Since Ali was immensely impressed by the great ghzalesque style of Arabic and had used many figures who were made famous by the earlier poets of Arabic ghazal, he also used the same words and style of writing in this ghazal, where he says, “Don’t weep, we’ll drown out the Calls to Prayer, O Saqi — I’ll raise my glass before wine is defiled by exiles.” Through these lines, he wants to bring forth the secular Muslim who goes to Makhana, and counsel, “O Saqi — I’ll raise my glass before wine is defiled by exiles.” “Ghazal I” makes use of the ghazal form with a view to expressing exile’s contractions, the specific despairs and hopes that is experienced by a secular Muslim exile, who kneel on “a wine-stained rug: to pray.
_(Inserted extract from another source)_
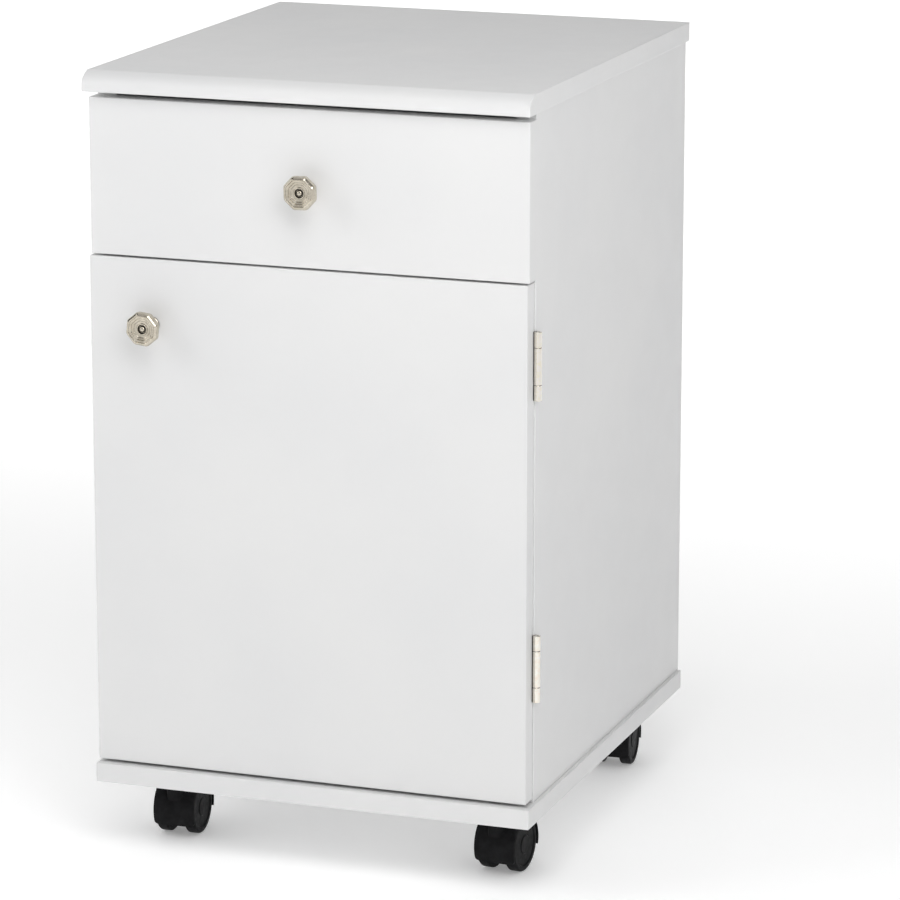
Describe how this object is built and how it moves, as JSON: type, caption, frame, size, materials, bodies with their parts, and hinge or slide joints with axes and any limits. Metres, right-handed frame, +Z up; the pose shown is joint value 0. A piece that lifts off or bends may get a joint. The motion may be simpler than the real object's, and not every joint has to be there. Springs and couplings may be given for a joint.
{
  "type": "rolling pedestal cabinet",
  "caption": "White panel pedestal cabinet on hooded twin-wheel casters: drawer above a side-hinged cupboard door, octagonal knobs, overhanging top with a rounded front edge.",
  "frame": {"origin": "on the floor, under the middle of the cabinet's width and depth over the knobs and hinges", "axes": "+X to the right seen from the front, +Y from front to back, +Z up"},
  "size_m": [0.4192, 0.4855, 0.7225],
  "materials": {
    "white_laminate": "satin white thermofoil over fibreboard",
    "drawer_board": "matt white melamine board",
    "white_hardboard": "painted hardboard, slightly rough",
    "beech": "plain fluted beech",
    "satin_nickel": "warm satin nickel plate",
    "zinc_plate": "bright zinc plated steel",
    "cast_zinc": "dull die-cast zinc",
    "white_epoxy": "white epoxy coat",
    "white_nylon": "natural nylon",
    "ferrite": "dark sintered ferrite",
    "black_plastic": "black moulded nylon, fine texture",
    "axle_steel": "plain drawn steel"
  },
  "bodies": {
    "cabinet": {"top_panel": "white_laminate", "left_side_panel": "white_laminate", "right_side_panel": "white_laminate", "base_panel": "white_laminate", "back_panel": "white_hardboard", "divider_panel": "white_laminate", "shelf": "white_laminate", "shelf_pins": "zinc_plate", "cam_locks": "cast_zinc", "cam_bolts": "zinc_plate", "wood_dowels": "beech", "left_cabinet_slide": "white_epoxy", "right_cabinet_slide": "white_epoxy", "cabinet_slide_rivets": "zinc_plate", "hinge_side_leaves": "satin_nickel", "hinge_pins": "satin_nickel", "cabinet_screws": "zinc_plate", "catch_case": "white_nylon", "catch_magnet": "ferrite", "catch_poles": "zinc_plate", "caster_plates": "zinc_plate", "kingpins": "zinc_plate", "caster_screws": "zinc_plate"},
    "drawer": {"drawer_front": "white_laminate", "drawer_left_side": "drawer_board", "drawer_right_side": "drawer_board", "drawer_back": "drawer_board", "drawer_bottom": "white_hardboard", "drawer_knob": "satin_nickel", "drawer_knob_screw": "zinc_plate", "left_drawer_slide": "white_epoxy", "right_drawer_slide": "white_epoxy", "drawer_slide_rivets": "zinc_plate", "drawer_cam_locks": "cast_zinc", "drawer_cam_bolts": "zinc_plate", "drawer_screws": "zinc_plate"},
    "door": {"door_panel": "white_laminate", "door_knob": "satin_nickel", "door_knob_screw": "zinc_plate", "hinge_door_leaves": "satin_nickel", "door_screws": "zinc_plate", "strike_plate": "zinc_plate"},
    "front_rollers": {"front_rollers": "white_nylon"},
    "back_rollers": {"back_rollers": "white_nylon"},
    "front_left_caster": {"front_left_caster_hood": "black_plastic", "front_left_caster_axle": "axle_steel"},
    "front_left_caster_left_wheel": {"front_left_caster_left_wheel": "black_plastic"},
    "front_left_caster_right_wheel": {"front_left_caster_right_wheel": "black_plastic"},
    "front_right_caster": {"front_right_caster_hood": "black_plastic", "front_right_caster_axle": "axle_steel"},
    "front_right_caster_left_wheel": {"front_right_caster_left_wheel": "black_plastic"},
    "front_right_caster_right_wheel": {"front_right_caster_right_wheel": "black_plastic"},
    "back_left_caster": {"back_left_caster_hood": "black_plastic", "back_left_caster_axle": "axle_steel"},
    "back_left_caster_left_wheel": {"back_left_caster_left_wheel": "black_plastic"},
    "back_left_caster_right_wheel": {"back_left_caster_right_wheel": "black_plastic"},
    "back_right_caster": {"back_right_caster_hood": "black_plastic", "back_right_caster_axle": "axle_steel"},
    "back_right_caster_left_wheel": {"back_right_caster_left_wheel": "black_plastic"},
    "back_right_caster_right_wheel": {"back_right_caster_right_wheel": "black_plastic"}
  },
  "joints": [
    {"name": "drawer_slide", "type": "slide", "parent": "cabinet", "child": "drawer", "axis": [0, -1, 0], "range_m": [0, 0.3]},
    {"name": "front_rollers_spin", "type": "hinge", "parent": "cabinet", "child": "front_rollers", "pos_m": [0, -0.1842, 0.5858], "axis": [1, 0, 0], "continuous": true},
    {"name": "back_rollers_spin", "type": "hinge", "parent": "drawer", "child": "back_rollers", "pos_m": [0, 0.188, 0.5858], "axis": [1, 0, 0], "continuous": true},
    {"name": "door_hinge", "type": "hinge", "parent": "cabinet", "child": "door", "pos_m": [0.207, -0.1996, 0.34595], "axis": [0, 0, 1], "range_deg": [0, 190]},
    {"name": "front_left_caster_swivel", "type": "hinge", "parent": "cabinet", "child": "front_left_caster", "pos_m": [-0.1572, -0.1589, 0.065], "axis": [0, 0, 1], "continuous": true},
    {"name": "front_left_caster_left_wheel_spin", "type": "hinge", "parent": "front_left_caster", "child": "front_left_caster_left_wheel", "pos_m": [-0.15787, -0.13971, 0.025], "axis": [0.9994, 0.0349, 0], "continuous": true},
    {"name": "front_left_caster_right_wheel_spin", "type": "hinge", "parent": "front_left_caster", "child": "front_left_caster_right_wheel", "pos_m": [-0.15787, -0.13971, 0.025], "axis": [0.9994, 0.0349, 0], "continuous": true},
    {"name": "front_right_caster_swivel", "type": "hinge", "parent": "cabinet", "child": "front_right_caster", "pos_m": [0.1572, -0.1589, 0.065], "axis": [0, 0, 1], "continuous": true},
    {"name": "front_right_caster_left_wheel_spin", "type": "hinge", "parent": "front_right_caster", "child": "front_right_caster_left_wheel", "pos_m": [0.15921, -0.13981, 0.025], "axis": [0.9945, -0.1045, 0], "continuous": true},
    {"name": "front_right_caster_right_wheel_spin", "type": "hinge", "parent": "front_right_caster", "child": "front_right_caster_right_wheel", "pos_m": [0.15921, -0.13981, 0.025], "axis": [0.9945, -0.1045, 0], "continuous": true},
    {"name": "back_left_caster_swivel", "type": "hinge", "parent": "cabinet", "child": "back_left_caster", "pos_m": [-0.1572, 0.1765, 0.065], "axis": [0, 0, 1], "continuous": true},
    {"name": "back_left_caster_left_wheel_spin", "type": "hinge", "parent": "back_left_caster", "child": "back_left_caster_left_wheel", "pos_m": [-0.15821, 0.19567, 0.025], "axis": [0.9986, 0.0523, 0], "continuous": true},
    {"name": "back_left_caster_right_wheel_spin", "type": "hinge", "parent": "back_left_caster", "child": "back_left_caster_right_wheel", "pos_m": [-0.15821, 0.19567, 0.025], "axis": [0.9986, 0.0523, 0], "continuous": true},
    {"name": "back_right_caster_swivel", "type": "hinge", "parent": "cabinet", "child": "back_right_caster", "pos_m": [0.1572, 0.1765, 0.065], "axis": [0, 0, 1], "continuous": true},
    {"name": "back_right_caster_left_wheel_spin", "type": "hinge", "parent": "back_right_caster", "child": "back_right_caster_left_wheel", "pos_m": [0.15586, 0.19565, 0.025], "axis": [0.9976, 0.0698, 0], "continuous": true},
    {"name": "back_right_caster_right_wheel_spin", "type": "hinge", "parent": "back_right_caster", "child": "back_right_caster_right_wheel", "pos_m": [0.15586, 0.19565, 0.025], "axis": [0.9976, 0.0698, 0], "continuous": true}
  ],
  "couplings": [
    {"joint": "front_rollers_spin", "follows": "drawer_slide", "rad_per_m": 125},
    {"joint": "back_rollers_spin", "follows": "drawer_slide", "rad_per_m": 125}
  ]
}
In the further couplets of this poem, the poet says that if my enemy is alone without any weapon, just give him my heart, which is silk-wrapped like a child. The meaning of this line may be that the heart is as pure as a child, but if my enemy is left alone and when his arms stop working, just give him my heart. The final couplet could be read as a cry of lamentation, anguish over the seemingly unending nature of exile. In other words, the final couplet of the poem brings forth an idealized model for reconciliation.
With its knotty syntax and grammar, the final lines mean that to witness is to get reconciled through their mutually sustaining acts of witness. The final couplets are like double doors, whose emotional force depends upon the probability of reading it in two ways. Moreover, the next to last line of “Ghazal I: reveals three forms of Ali’s name: “Beloved,” which is an adjective, “witness,” which is a verb, and “Shahid,” which is a noun. This way, Ali makes use of ghazal form both to indicate that exile’s “destinies” stay incompatible and to reconcile them.
By Exiles is one of my favorite ghazal poems by Agha Shahid Ali, with the best description of ghazal, its form, and style. Though the language of the poem is a little difficult to understand, it does impress its readers (like me) with the theme of exile. Through his ghazal poem, the poet not only criticizes America for not giving much consideration and importance to the ghazal form, yet it perfectly defines the pain of isolation and relocation, and how painful it is when exiled from the very place where you spend your childhood, boyhood. By Exiles is in fact a poem of isolation and relocation that Ali had to go through by being exiled first from Delhi, then from Kashmir, though technically it is not an exile.